David Begg, Principal, Business School at Imperial College
Damian Ward, Snr Lecturer, Bradford Univ. School of Management

ISBN: 0077124731
Copyright year: 2009

Book Preface



This book is for students interested in business. It is not an economics book with some business applications. Instead, we highlight problems faced by real businesses and show how economics can help solve these decision problems.

Our approach

This approach is new, and focuses on what as a business student you really need. It is issue driven, utilising theories and evidence only after a problem has been identified. Business decisions are the focus on the screen, and economic reasoning is merely the help button to be accessed when necessary. Of course, good help buttons are invaluable. . . .

Our coverage

Our book offers a complete course for business students wanting to appreciate why economics is so often the backup that you require. After a brief introduction, we help you to understand how markets function and how businesses compete, then we train you to evaluate problems posed by the wider economic environment, both nationally and globally.

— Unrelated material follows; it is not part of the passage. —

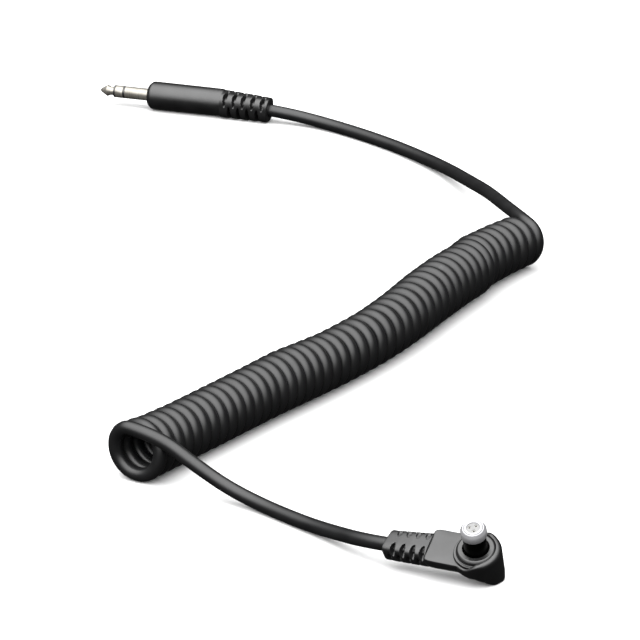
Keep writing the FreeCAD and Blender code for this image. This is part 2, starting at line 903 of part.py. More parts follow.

As a business student, you do not need to know, nor should you want to master, the whole of economics. Your time is scarce and you need to learn how to manage it effectively. Economics for Business gets you off to a flying start by focusing only on the essentials.

Cases and examples

Business does not stand still and neither should you. You need a course embracing topical examples from the real world as it evolves. Whether we are discussing the pricing of Madonna’s concert tickets, the location of Google’s server farms, or the collapse of the global banking system, we aim to bring you the business issues of the day and challenge you to think about how you would respond to them.

Strategic learning

Business students want an instant picture of where they are, what the problem is, and how an intelligent response might be devised. Each chapter begins with the executive summary ‘What you need to know at a glance’ and concludes with a summary and learning checklist. Providing an informative link in the fl ow of ideas.

You are thus encouraged to become a ‘strategic learner’, accessing resources that support your particular lifestyle and learning pattern. You can follow the order that we propose, but you can also browse and move from one topic to another, as you might on the internet. Active learning both engages your interest and helps you remember things.

Online of course

Our online supplements include both an Instructor Centre and a Student Centre. The Instructor Centre provides key teaching aids to help your lecturers impress you. The Student Centre offers readers a testbank for self assessment, a glossary of terms you may wish to check, a moving update of Economics in the News, and links to other interactive economics tools.

Summing up

We were prompted to write this book because fewer and fewer students are studying economics for its own sake. More and more students are switching to courses that study business as a whole.

This creates a market opportunity. Instead of trying to convert books designed for economics courses into books that will suffice for business students, we aimed to write a book that asks what business students want and meets your needs directly.

Identifying market opportunities, and deciding how to respond, is of course a large part of what Economics for Business is about. We hope you get as much fun out of reading it as we had in writing it.